DeLeo won the Fox Trot portion of the contest, beating out 92.1 FM’s Kerry Kane in the total amount of votes he received. In August he will perform another dance in the fundraiser’s finale. However, DeLeo is quick to point out that Kane was an integral part in the fundraiser’s success.

     “I probably should have and would have lost the competition because Kerry Kane was a better dancer. I think I got the sympathy vote because of the people,” DeLeo said. “She was a marvelous girl, lovely, gracious, and a sport. Somehow if I can incorporate her in my August dance, I would like to do it. I think she was much a part of making that a success as I was. I won’t walk in there in August like Mr.
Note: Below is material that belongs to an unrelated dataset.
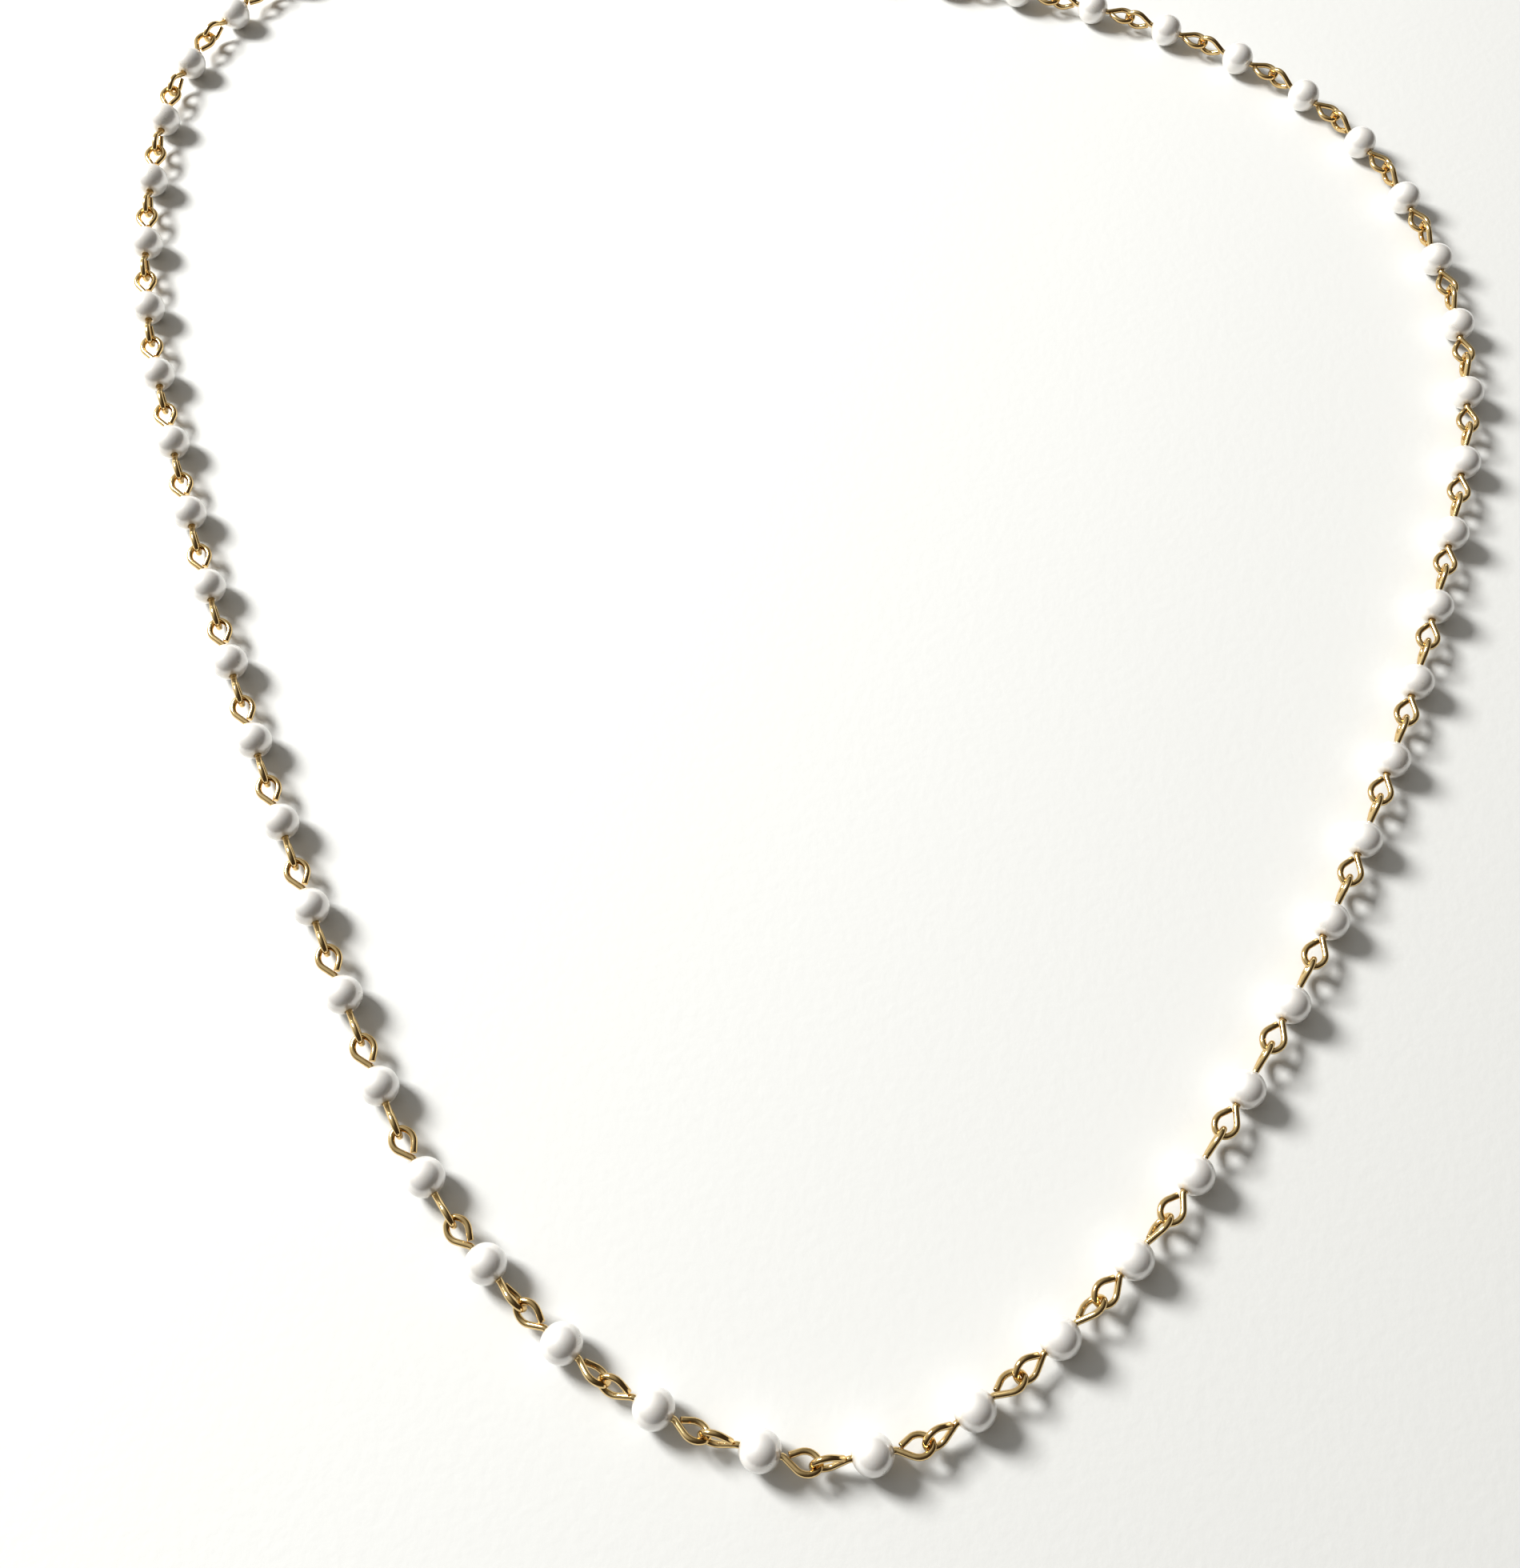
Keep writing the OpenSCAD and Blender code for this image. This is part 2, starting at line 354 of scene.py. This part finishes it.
def bent_wire(points, bends, radius, sides=wire_sides):
    """A wire through points, with a bend radius for each inner point."""
    heads = [(after - before).normalized() for before, after in zip(points, points[1:])]
    turns = [0] + [a.angle(b) for a, b in zip(heads, heads[1:])] + [0]
    cuts = [bend * math.tan(turn / 2) for bend, turn in zip([0] + bends + [0], turns)]
    wire = Wire(radius, points[0], heads[0], sides)
    for number, head in enumerate(heads):
        wire.straight((points[number + 1] - points[number]).length - cuts[number] - cuts[number + 1])
        if number < len(heads) - 1:
            axis = head.cross(heads[number + 1]).normalized()
            inward = axis.cross(head)
            wire.bend(wire.at + inward * bends[number], axis, turns[number + 1])
    return wire


def eye_points():
    """One loop in the XY plane, from the neck out round the tip and back to the cut end."""
    neck = Vector((neck_x, 0, 0))
    back = (Vector((side_x, -side_y, 0)) - neck).normalized()
    corners = [(side_x, side_y), (eye_tip, tip_y), (eye_tip, -tip_y), (side_x, -side_y)]
    return [neck] + [Vector((x, y, 0)) for x, y in corners] + [neck + cut_back * back]


def eye_wire(name, place):
    """The two loops stand at a quarter turn to each other, so that neighbours can hook."""
    first = [Matrix.Rotation(math.pi, 3, "Z") @ point for point in eye_points()]
    second = [Matrix.Rotation(math.pi / 2, 3, "X") @ point for point in eye_points()]
    loop_bends = [neck_bend, side_bend, tip_bend, tip_bend, side_bend]
    wire = bent_wire(first[::-1] + second, loop_bends[::-1] + loop_bends, wire_r)
    wire.snip_ends(snip)
    return wire.mesh(name, place)


def wear_marks():
    """Fine lines left by drawing or rubbing, and a slow change of tone in the plating."""
    group = bpy.data.node_groups.new("wear_marks", "ShaderNodeTree")
    for name, kind, way, value in (
        ("Vector", "NodeSocketVector", "INPUT", None),
        ("Line scale", "NodeSocketFloat", "INPUT", 1000.0),
        ("Tone scale", "NodeSocketFloat", "INPUT", 100.0),
        ("Lines", "NodeSocketFloat", "OUTPUT", None),
        ("Tone", "NodeSocketFloat", "OUTPUT", None),
    ):
        socket = group.interface.new_socket(name, in_out=way, socket_type=kind)
        if value is not None:
            socket.default_value = value
    nodes, links = group.nodes, group.links
    inside, outside = nodes.new("NodeGroupInput"), nodes.new("NodeGroupOutput")
    stretch = nodes.new("ShaderNodeVectorMath")
    stretch.operation = "MULTIPLY"
    stretch.inputs[1].default_value = (1, 1, 0.06)
    lines = nodes.new("ShaderNodeTexNoise")
    lines.inputs["Detail"].default_value = 4
    tone = nodes.new("ShaderNodeTexNoise")
    tone.inputs["Detail"].default_value = 2
    links.new(inside.outputs["Vector"], stretch.inputs[0])
    links.new(stretch.outputs["Vector"], lines.inputs["Vector"])
    links.new(inside.outputs["Line scale"], lines.inputs["Scale"])
    links.new(inside.outputs["Vector"], tone.inputs["Vector"])
    links.new(inside.outputs["Tone scale"], tone.inputs["Scale"])
    links.new(lines.outputs["Fac"], outside.inputs["Lines"])
    links.new(tone.outputs["Fac"], outside.inputs["Tone"])
    return group


marks = wear_marks()


def metal(name, light, dark, rough, follows_wire):
    """Polished plated metal, dark to light in tone, with marks along the wire or over the piece."""
    material = bpy.data.materials.new(name)
    material.use_nodes = True
    nodes, links = material.node_tree.nodes, material.node_tree.links
    shader = nodes["Principled BSDF"]
    shader.inputs["Metallic"].default_value = 1.0
    shader.inputs["Specular Tint"].default_value = (1.0, 0.93, 0.78, 1)
    if follows_wire:
        source = nodes.new("ShaderNodeAttribute")
        source.attribute_name = "drawn"
        vector = source.outputs["Vector"]
    else:
        source = nodes.new("ShaderNodeTexCoord")
        vector = source.outputs["Object"]
    worn = nodes.new("ShaderNodeGroup")
    worn.node_tree = marks
    worn.inputs["Line scale"].default_value = 9000
    worn.inputs["Tone scale"].default_value = 700
    tint = nodes.new("ShaderNodeValToRGB")
    tint.color_ramp.elements[0].position = 0.32
    tint.color_ramp.elements[0].color = (*dark, 1)
    tint.color_ramp.elements[1].position = 0.68
    tint.color_ramp.elements[1].color = (*light, 1)
    dull = nodes.new("ShaderNodeMapRange")
    dull.inputs["From Min"].default_value = 0.3
    dull.inputs["From Max"].default_value = 0.8
    dull.inputs["To Min"].default_value = rough[0]
    dull.inputs["To Max"].default_value = rough[1]
    bump = nodes.new("ShaderNodeBump")
    bump.inputs["Strength"].default_value = 0.10
    bump.inputs["Distance"].default_value = 0.00001
    links.new(vector, worn.inputs["Vector"])
    links.new(worn.outputs["Tone"], tint.inputs["Fac"])
    links.new(tint.outputs["Color"], shader.inputs["Base Color"])
    links.new(worn.outputs["Lines"], dull.inputs["Value"])
    links.new(dull.outputs["Result"], shader.inputs["Roughness"])
    links.new(worn.outputs["Lines"], bump.inputs["Height"])
    links.new(bump.outputs["Normal"], shader.inputs["Normal"])
    return material


gold_light, gold_dark = (0.90, 0.68, 0.34), (0.62, 0.41, 0.17)
wire_gold = metal("gold_wire", gold_light, gold_dark, (0.08, 0.22), follows_wire=True)
for number, place in links_at.items():
    mesh = eye_wire("eye_wire", place)
    mesh.materials.append(wire_gold)
    wire = bpy.data.objects.new(f"eye_wire_{number:02d}", mesh)
    bpy.context.scene.collection.objects.link(wire)
    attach(wire, f"link_{number:02d}")
    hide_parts(f"link_{number:02d}")

# ---------------------------------------------------------------- Clasp and end ring
# A spring ring, pressed from gold-tone tube, with a bolt that a knob draws back against a spring.
# It hangs on a jump ring of the same wire as the links, and closes on the ring at the other end.
ring_gold = metal("gold_ring", gold_light, gold_dark, (0.10, 0.24), follows_wire=False)
steel = metal("spring_steel", (0.62, 0.61, 0.60), (0.42, 0.41, 0.40), (0.25, 0.40), follows_wire=True)
jump_r = 1.35 * MM
end_r, end_wire_r = 2.0 * MM, 0.4 * MM
slit = math.radians(4)
end_dip = math.radians(23.5)
clasp_eye_r, clasp_eye_wire_r = 0.95 * MM, 0.3 * MM
clasp_r, tube_r = 2.6 * MM, 0.8 * MM
eye_sink, play = 0.15 * MM, 0.05 * MM
clasp_dip = math.radians(8.8)
spring_from, spring_to = math.radians(151), math.radians(289)
coil_r, spring_wire_r = 0.33 * MM, 0.09 * MM
coils, coil_points, coil_sides = 17, 8, 8
coil_bend = 0.12 * MM
coil_margin = 0.02
jump_x = jump_r - hook_overlap
eye_hook_x = jump_x + jump_r - wire_r - clasp_eye_wire_r - play
clasp_x = 2 * clasp_eye_r - eye_sink + clasp_r + tube_r
end_hook_x = hook_overlap - wire_r - end_wire_r - play
clasp_side = links_at[1] @ Matrix.Translation((-pitch / 2, 0, 0)) @ Matrix.Rotation(math.pi, 4, "Z")
end_side = links_at[len(links_at)] @ Matrix.Translation((pitch / 2 + end_hook_x, 0, 0))


def split_ring(name, ring_r, radius, place):
    """A ring in the XY plane, cut through where it is sprung open to let an eye in."""
    start = (math.pi + slit) / 2
    at = Vector((ring_r * math.cos(start), ring_r * math.sin(start), 0))
    ring = Wire(radius, at, (-math.sin(start), math.cos(start), 0))
    ring.bend(Vector((0, 0, 0)), Vector((0, 0, 1)), 2 * math.pi - slit)
    ring.snip_ends(snip / 2)
    return ring.mesh(name, place)


def coil_spring(name, place):
    """A close coil laid round inside the clasp's tube, behind the bolt."""
    points = []
    for step in range(coils * coil_points + 1):
        share = step / (coils * coil_points)
        share = coil_margin + (1 - 2 * coil_margin) * share
        angle = spring_from + (spring_to - spring_from) * share
        round_coil = 2 * math.pi * step / coil_points
        out = clasp_r + coil_r * math.cos(round_coil)
        points.append(
            Vector((out * math.cos(angle), out * math.sin(angle), coil_r * math.sin(round_coil)))
        )
    coil = bent_wire(points, [coil_bend] * (len(points) - 2), spring_wire_r, coil_sides)
    coil.snip_ends(snip / 3)
    return coil.mesh(name, place)


clasp_place = (
    clasp_side @ Matrix.Translation((eye_hook_x, 0, 0)) @ Matrix.Rotation(clasp_dip, 4, "Y")
    @ Matrix.Translation((clasp_x, 0, 0))
)
jump_place = (
    clasp_side @ Matrix.Translation((jump_x, 0, 0)) @ Matrix.Rotation(math.pi / 2, 4, "X")
)
end_place = end_side @ Matrix.Rotation(end_dip, 4, "Y") @ Matrix.Translation((end_r, 0, 0))
jump_mesh = split_ring("jump_ring", jump_r, wire_r, jump_place)
end_mesh = split_ring("end_ring", end_r, end_wire_r, end_place)
spring_mesh = coil_spring("coil_spring", clasp_place)
for body, node_name, mesh, finish, slot in (
    ("clasp_jump_ring", "clasp_jump_ring", jump_mesh, wire_gold, "gold_tone"),
    ("end_ring", "end_ring", end_mesh, wire_gold, "gold_tone"),
    ("clasp_ring", "clasp_spring", spring_mesh, steel, "spring_steel"),
):
    mesh.materials.append(finish)
    piece = bpy.data.objects.new(mesh.name, mesh)
    bpy.context.scene.collection.objects.link(piece)
    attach(piece, body)
    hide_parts(node_name)
for name in ("clasp_ring", "clasp_bolt"):
    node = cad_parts[name]
    node.data.materials.clear()
    node.data.materials.append(ring_gold)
Big because I’m not.  If we can’t dance together, I would at least like to bring her out. We were a team.”

     Besides his involvement with UNICO, DeLeo was also appointed by Scranton’s Mayor Chris Doherty to sit on the city’s Parks and Recreation Authority. He also sits on the board of directors of the Scranton Chapter of the American Red Cross and the advisory board of the Salvation Army and is past president of the Columbus Day Association of Lackawanna County. For DeLeo, his involvement is truly a labor of love.

     “Being spread out allows me the opportunity to meet people from Carbondale to Old Forge. I like being around people. Whenever there’s something I can lend a hand to and help out, I am always there,” he said. “I’m not looking for recognition or payment; I just want to be a part of it. If I can enhance whatever we’re trying to do with what little expertise or talent I could offer, I’m there.”

But, at the end of the day, DeLeo comes home to West Side, where he lives with his wife, Patty, and their daughters, Brittany, 15, and Tia, 10.

     “I want my children to know they’re Italian. You can talk to some families and ask them what nationality they are and they will probably tell you they’re Catholic or Protestant because they have no idea. Or they’ll tell you they think they’re a mixture of 100 different things. Maybe you are but wouldn’t you want to find out?”

     “I wouldn’t want to be anything other than Italian. People love Italians, we’re happy people. We are fun, loving, happy people. Everybody loves Italian people.”